[Extracted data entries]

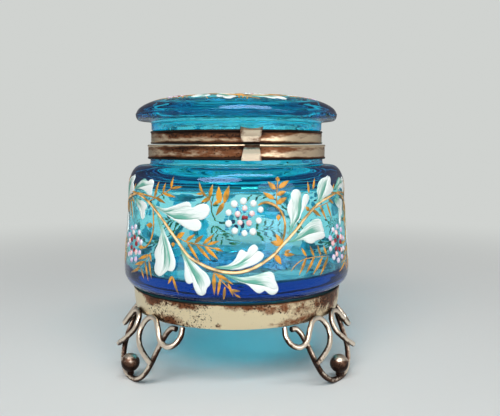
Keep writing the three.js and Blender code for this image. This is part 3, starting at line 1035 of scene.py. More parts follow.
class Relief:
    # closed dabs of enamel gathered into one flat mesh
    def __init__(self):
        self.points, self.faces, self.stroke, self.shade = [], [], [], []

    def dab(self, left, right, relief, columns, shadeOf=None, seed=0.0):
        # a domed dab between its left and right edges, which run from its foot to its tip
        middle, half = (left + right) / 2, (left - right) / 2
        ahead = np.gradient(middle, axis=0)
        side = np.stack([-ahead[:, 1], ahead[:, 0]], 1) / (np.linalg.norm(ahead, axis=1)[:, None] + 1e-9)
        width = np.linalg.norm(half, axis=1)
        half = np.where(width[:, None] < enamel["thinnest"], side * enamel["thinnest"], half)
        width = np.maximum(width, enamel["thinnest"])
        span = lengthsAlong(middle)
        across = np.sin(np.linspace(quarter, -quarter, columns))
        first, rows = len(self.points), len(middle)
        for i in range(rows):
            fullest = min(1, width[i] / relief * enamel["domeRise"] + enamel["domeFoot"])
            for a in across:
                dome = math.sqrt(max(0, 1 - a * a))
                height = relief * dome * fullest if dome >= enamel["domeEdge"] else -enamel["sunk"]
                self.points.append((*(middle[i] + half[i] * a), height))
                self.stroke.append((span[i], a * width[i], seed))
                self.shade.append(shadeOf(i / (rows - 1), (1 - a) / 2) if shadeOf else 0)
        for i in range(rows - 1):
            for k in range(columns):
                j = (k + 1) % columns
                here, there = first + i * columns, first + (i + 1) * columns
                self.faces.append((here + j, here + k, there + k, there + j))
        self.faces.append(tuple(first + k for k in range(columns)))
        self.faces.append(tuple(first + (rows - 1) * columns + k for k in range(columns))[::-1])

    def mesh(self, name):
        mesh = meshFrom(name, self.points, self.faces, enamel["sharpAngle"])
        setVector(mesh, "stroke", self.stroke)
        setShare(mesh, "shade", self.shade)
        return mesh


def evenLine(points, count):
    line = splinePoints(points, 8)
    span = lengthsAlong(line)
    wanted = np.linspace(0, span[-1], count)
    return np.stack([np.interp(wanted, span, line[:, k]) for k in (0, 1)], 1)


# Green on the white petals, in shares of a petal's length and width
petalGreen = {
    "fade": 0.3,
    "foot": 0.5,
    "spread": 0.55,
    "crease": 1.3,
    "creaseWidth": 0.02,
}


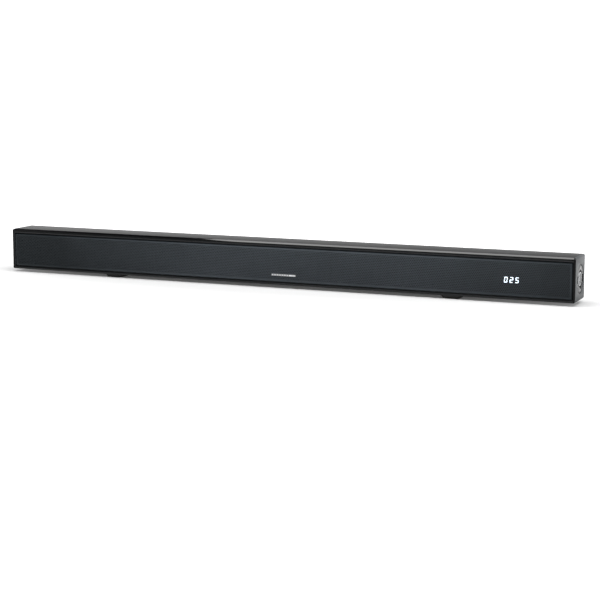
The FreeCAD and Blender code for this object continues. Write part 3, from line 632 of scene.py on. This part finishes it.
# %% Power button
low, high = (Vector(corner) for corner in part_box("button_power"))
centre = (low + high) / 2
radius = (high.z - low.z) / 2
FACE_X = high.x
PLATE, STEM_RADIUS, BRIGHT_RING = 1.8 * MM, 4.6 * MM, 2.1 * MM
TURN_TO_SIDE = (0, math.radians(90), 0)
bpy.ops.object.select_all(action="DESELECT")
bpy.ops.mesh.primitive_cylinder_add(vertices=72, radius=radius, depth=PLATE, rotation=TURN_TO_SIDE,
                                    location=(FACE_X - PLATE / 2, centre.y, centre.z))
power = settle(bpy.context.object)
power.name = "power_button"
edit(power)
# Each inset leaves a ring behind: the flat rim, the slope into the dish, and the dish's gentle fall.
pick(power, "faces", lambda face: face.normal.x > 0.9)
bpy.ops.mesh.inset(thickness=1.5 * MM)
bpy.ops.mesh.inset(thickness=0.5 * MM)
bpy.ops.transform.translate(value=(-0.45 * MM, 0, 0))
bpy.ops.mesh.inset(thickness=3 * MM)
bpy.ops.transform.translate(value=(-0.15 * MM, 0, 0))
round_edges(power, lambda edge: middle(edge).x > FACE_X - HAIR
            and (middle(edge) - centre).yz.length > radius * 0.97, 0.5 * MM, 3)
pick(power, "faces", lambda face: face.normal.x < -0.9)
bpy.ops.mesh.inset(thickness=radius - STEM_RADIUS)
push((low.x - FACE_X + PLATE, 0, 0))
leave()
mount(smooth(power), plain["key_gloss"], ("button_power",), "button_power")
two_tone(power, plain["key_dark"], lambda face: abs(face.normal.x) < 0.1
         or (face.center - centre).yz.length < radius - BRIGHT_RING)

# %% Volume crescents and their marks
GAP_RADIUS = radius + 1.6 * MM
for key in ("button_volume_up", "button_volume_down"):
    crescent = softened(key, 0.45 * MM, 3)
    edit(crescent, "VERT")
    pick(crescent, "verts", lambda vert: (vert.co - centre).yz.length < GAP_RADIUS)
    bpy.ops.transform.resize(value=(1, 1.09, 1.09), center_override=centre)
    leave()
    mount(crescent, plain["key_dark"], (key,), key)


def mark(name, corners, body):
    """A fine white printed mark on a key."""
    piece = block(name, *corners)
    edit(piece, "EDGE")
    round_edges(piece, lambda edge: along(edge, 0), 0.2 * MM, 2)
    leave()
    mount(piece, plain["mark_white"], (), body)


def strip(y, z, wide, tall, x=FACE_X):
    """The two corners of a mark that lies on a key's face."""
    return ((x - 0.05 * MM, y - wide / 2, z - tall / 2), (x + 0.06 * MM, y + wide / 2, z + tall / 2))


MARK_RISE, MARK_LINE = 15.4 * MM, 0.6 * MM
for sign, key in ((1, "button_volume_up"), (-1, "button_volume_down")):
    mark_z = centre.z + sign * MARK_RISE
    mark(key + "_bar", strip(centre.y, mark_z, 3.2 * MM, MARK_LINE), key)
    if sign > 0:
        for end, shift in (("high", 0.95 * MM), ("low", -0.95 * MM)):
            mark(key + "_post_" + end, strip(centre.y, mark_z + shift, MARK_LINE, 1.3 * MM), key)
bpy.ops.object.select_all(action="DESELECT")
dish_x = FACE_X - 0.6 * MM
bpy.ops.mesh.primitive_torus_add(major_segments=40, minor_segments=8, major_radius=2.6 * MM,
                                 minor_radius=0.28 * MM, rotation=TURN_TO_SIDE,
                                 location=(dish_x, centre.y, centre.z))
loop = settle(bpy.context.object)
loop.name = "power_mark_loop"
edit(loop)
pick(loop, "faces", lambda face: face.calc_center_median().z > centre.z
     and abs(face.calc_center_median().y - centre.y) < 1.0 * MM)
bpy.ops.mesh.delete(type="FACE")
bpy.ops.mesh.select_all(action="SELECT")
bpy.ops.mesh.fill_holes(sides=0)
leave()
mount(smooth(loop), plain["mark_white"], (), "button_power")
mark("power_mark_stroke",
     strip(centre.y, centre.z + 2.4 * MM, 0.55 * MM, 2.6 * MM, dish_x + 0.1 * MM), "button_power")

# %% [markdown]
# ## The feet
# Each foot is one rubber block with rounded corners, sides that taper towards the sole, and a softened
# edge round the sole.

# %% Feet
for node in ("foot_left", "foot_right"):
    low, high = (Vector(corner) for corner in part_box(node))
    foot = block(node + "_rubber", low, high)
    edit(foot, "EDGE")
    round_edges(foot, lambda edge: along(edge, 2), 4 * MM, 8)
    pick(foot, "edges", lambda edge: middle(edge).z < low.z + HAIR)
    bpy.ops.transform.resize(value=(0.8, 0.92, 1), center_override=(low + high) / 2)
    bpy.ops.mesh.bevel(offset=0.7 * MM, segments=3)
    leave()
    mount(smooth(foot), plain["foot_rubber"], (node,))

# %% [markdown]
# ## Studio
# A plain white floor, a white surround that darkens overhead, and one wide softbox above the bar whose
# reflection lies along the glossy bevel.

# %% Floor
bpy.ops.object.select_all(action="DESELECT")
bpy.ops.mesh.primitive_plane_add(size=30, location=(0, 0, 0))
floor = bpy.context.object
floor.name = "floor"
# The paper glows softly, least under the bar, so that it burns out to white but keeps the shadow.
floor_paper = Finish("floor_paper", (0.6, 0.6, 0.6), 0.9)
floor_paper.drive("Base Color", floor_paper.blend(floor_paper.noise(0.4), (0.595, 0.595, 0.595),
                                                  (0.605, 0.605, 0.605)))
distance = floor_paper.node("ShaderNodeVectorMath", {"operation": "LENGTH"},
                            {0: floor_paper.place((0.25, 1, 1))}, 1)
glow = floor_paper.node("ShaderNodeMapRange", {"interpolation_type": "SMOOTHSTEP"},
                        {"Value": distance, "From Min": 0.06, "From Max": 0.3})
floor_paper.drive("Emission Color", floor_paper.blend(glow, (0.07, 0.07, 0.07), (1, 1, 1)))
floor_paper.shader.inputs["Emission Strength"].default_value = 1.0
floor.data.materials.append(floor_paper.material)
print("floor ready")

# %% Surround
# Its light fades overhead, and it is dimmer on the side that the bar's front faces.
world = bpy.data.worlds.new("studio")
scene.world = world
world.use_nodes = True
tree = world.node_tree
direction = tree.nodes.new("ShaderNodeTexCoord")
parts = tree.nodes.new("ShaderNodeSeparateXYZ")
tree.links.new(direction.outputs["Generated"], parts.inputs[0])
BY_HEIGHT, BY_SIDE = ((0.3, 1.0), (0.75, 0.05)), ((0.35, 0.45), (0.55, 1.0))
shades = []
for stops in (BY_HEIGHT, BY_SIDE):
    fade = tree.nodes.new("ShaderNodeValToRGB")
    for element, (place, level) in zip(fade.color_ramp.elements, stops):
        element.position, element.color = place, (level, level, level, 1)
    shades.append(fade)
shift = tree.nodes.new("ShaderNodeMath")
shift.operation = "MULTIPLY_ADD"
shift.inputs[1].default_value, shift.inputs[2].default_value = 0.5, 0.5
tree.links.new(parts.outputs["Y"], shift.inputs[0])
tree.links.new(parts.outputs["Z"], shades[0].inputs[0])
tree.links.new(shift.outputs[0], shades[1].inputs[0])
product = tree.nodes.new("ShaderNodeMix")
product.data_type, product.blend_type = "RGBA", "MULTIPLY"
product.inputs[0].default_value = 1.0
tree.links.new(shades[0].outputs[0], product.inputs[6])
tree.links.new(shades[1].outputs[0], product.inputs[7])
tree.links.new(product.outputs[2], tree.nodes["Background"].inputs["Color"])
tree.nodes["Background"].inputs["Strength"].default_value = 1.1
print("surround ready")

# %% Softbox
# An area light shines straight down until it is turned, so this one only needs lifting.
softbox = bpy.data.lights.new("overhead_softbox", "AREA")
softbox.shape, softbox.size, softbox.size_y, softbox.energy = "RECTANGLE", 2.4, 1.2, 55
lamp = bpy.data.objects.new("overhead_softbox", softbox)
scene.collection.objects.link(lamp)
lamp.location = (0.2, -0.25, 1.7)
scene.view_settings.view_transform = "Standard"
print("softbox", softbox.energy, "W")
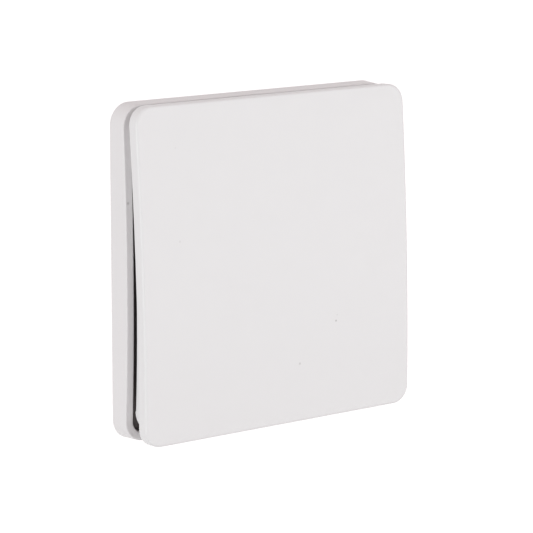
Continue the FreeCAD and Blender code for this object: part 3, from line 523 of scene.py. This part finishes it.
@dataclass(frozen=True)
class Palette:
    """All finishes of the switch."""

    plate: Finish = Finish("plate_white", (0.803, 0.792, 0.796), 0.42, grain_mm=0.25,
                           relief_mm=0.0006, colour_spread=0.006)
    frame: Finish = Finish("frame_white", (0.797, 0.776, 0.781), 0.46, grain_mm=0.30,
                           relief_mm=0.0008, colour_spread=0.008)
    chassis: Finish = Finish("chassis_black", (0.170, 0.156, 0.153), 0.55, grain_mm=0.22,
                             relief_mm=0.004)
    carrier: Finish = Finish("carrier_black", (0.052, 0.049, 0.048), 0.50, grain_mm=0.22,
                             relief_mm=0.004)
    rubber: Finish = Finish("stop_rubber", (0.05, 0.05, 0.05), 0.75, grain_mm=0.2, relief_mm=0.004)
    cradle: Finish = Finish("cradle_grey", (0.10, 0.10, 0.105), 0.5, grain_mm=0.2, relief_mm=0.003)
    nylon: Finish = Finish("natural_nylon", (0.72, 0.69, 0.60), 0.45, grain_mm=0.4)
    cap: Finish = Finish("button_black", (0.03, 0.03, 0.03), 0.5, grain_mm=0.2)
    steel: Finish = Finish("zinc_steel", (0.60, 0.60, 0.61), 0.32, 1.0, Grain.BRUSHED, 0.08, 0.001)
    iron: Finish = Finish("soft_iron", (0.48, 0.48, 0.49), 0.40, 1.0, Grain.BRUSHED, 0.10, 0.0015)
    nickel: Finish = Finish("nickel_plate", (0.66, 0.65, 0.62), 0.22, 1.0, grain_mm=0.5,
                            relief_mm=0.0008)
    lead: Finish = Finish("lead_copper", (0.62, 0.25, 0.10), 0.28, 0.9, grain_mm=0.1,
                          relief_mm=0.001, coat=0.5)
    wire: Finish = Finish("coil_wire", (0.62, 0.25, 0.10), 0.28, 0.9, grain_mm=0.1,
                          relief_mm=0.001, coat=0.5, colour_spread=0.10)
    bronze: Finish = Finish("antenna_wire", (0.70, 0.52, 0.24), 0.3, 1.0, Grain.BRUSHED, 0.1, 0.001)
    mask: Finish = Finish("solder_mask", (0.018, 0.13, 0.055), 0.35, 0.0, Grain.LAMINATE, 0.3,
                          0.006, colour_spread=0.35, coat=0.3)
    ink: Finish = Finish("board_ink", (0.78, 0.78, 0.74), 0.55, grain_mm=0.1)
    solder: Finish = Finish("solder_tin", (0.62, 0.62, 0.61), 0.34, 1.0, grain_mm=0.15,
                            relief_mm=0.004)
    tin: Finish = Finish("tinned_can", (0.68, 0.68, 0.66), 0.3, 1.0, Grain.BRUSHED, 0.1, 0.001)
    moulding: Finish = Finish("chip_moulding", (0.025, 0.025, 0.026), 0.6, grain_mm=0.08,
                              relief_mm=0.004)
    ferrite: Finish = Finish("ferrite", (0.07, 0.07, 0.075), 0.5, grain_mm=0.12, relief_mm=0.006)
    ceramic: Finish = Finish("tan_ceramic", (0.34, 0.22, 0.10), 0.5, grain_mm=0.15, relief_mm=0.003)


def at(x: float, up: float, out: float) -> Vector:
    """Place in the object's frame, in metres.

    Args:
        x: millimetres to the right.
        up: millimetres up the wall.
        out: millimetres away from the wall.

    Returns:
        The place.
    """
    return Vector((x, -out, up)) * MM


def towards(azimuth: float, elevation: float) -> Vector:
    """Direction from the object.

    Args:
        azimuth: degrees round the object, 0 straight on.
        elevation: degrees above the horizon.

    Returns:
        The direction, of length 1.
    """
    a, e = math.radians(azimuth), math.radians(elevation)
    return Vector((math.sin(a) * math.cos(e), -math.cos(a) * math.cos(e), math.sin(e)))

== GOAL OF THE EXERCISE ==
Extract the lines above, from the first one through the one containing "self.points, self.faces, self.stroke, self.shade", and return only those, unchanged.

== FULL SOLUTION ==
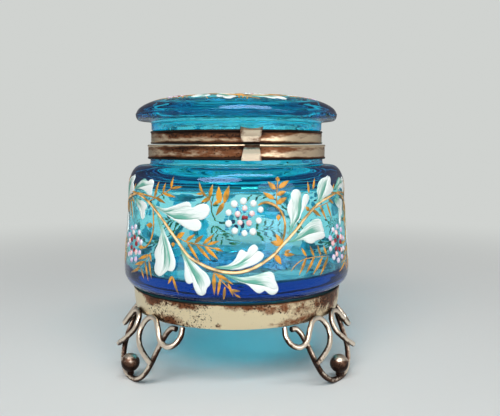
Keep writing the three.js and Blender code for this image. This is part 3, starting at line 1035 of scene.py. More parts follow.
class Relief:
    # closed dabs of enamel gathered into one flat mesh
    def __init__(self):
        self.points, self.faces, self.stroke, self.shade = [], [], [], []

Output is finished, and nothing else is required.